High School vs. College

The transition from high school to college is very odd— at least it was for me.

In high school, I had to wear a uniform every day, attend the same classes over and over, make it to class on time in fear of detention, and interact with the same people for four years.

When I finally arrived at college, it was a very different scene. Students go to class in pajamas, show up late (or don’t show up at all), and people are generally a lot more laid back and chill.

Although every professor runs their class differently, many professors will give you an extension if you ask, try their best to make accommodations for one’s sports commitments, and don’t mind if students are late so long as they have a legitimate reason.

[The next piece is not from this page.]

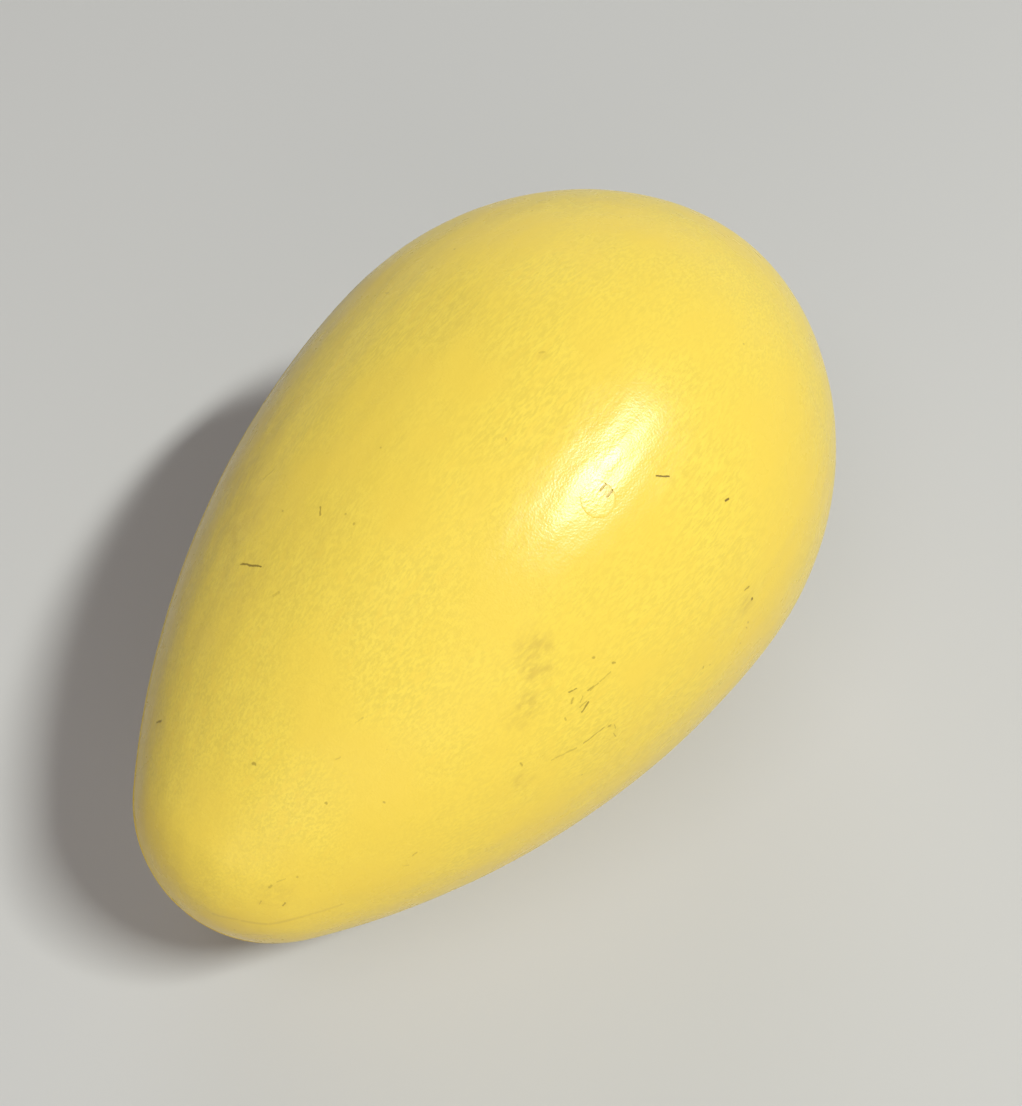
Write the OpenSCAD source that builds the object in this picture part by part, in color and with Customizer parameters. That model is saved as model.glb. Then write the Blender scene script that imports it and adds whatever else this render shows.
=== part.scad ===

In contrast, my high school teachers would expose the students who didn’t have their homework, wouldn’t allow for more than one student to go to the bathroom at a time, and took every opportunity to be harsh.

Evidently, high school and college operate at two distinct levels of learning.

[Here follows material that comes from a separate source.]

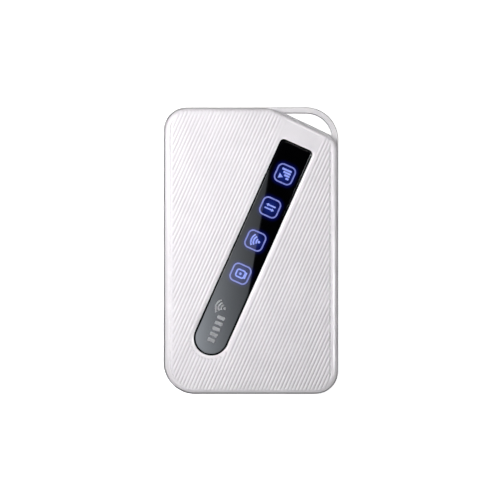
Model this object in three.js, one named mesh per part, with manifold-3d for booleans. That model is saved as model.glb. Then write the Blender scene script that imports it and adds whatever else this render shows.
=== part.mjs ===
// Pocket mobile hotspot lying on its back: a ribbed front cover with a slanting black window,
// a side band whose top right corner is a strap bar, a chassis and a snap-on battery door.
// Millimetres; +Z is up out of the front face, +Y points to the strap end, +X to the buttons.

import * as THREE from "three";
import { mergeVertices } from "three/addons/utils/BufferGeometryUtils.js";
import Module from "manifold-3d";

const wasm = await Module();
wasm.setup();

// ---- Overall size ----
const bodyWidth = 61;
const bodyLength = 100;
const doorBottom = 0;
const doorTop = 3.9;
const bandBottom = 4.0;
const bandTop = 9.0;
const coverBottom = 9.1;
const coverTop = 13.0;

// Corner radii of the band seen from the front. The strap bar goes round the largest one.
const bottomRightRadius = 8.1;
const strapRadius = 11.3;
const topLeftRadius = 8.2;
const bottomLeftRadius = 11.0;
const shoulderRadius = 5.6;
const cutStartRadius = 4.5;

// The covers stop at a slanting cut across the top right corner.
const cutPoint = [13.6, 46.18];
const cutFall = THREE.MathUtils.degToRad(25.6);

// ---- Walls and steps ----
const coverSetBack = 0.4;
const bandWall = 2.0;
const strapBarWidth = 2.1;
const strapWallOutside = 0.8;
const strapWallInside = bandWall - strapWallOutside;
const coverWall = 1.5;
const coverPlate = 1.6;
const coverEdge = 2.1;
const doorWall = 1.2;
const doorEdge = 2.9;
const doorInnerEdge = 1.5;
const bandEdge = 0.45;
const partGap = 0.3;
const lipWidth = 1.2;
const lipBottom = 8.4;
const lipTop = 8.9;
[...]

High school teachers are much more invested in your education as they demand strict adherence to assignment deadlines and classroom engagement. Conversely, if you choose not to attend lecture or give your courses the effort required, the only person affected is you; professors won’t go knocking at your dorm asking where that paper is you didn’t submit.

College requires a greater level of responsibility, like staying on top of assignments and projects and ensuring you are well-prepared for exams.

Personally, I prefer the 14-week schedule in college to the 4-quarter marking periods in high school.

Though students must meet specific deadlines and cram copious amounts of work into a shorter time frame, I don’t think the semesters drag out as long as it does with the marking period system. I always know how long each semester will be, what assignments and exams I will have per the syllabi I was given, and I always have some sort of break to sustain my energy.

I think back to when I had Christmas break in high school; having a week off was a luxury back then. Nonetheless, now having been exposed to a whole month off for winter break, I can’t believe I thought a week was ever long enough.

Another big difference between college and high school is the caliber of people you will meet and interact with in college. In high school, everyone has their little circle, people love to cause drama, and everyone is critical of each other. Once someone is coined the class clown, a jock, or a nerd, that term sticks with them for the rest of their high school career.

On the other hand, you can have a college class of 25 people and never have another class with those same individuals again. Besides people who play sports or participate in Greek life, I estimate, most college students have three to four close friends in addition to a multitude of acquaintances from shared classes.

Also, I feel like people in college are less nosy, as they are too preoccupied with their own lives and stressors. In contrast, people live and breathe gossip in high school, wanting to know who broke up with who, who talked bad about who, and why friends became enemies in less than a day.

High school is a peculiar period in most people’s lives where it’s a small world, and all you know is going to high school, going home, and hanging out with your friends. In college, your life expands as you are given more freedom to do what you want and when you want. Despite the growing number of responsibilities in college, I’d say my college experience is going much better than my high school one did.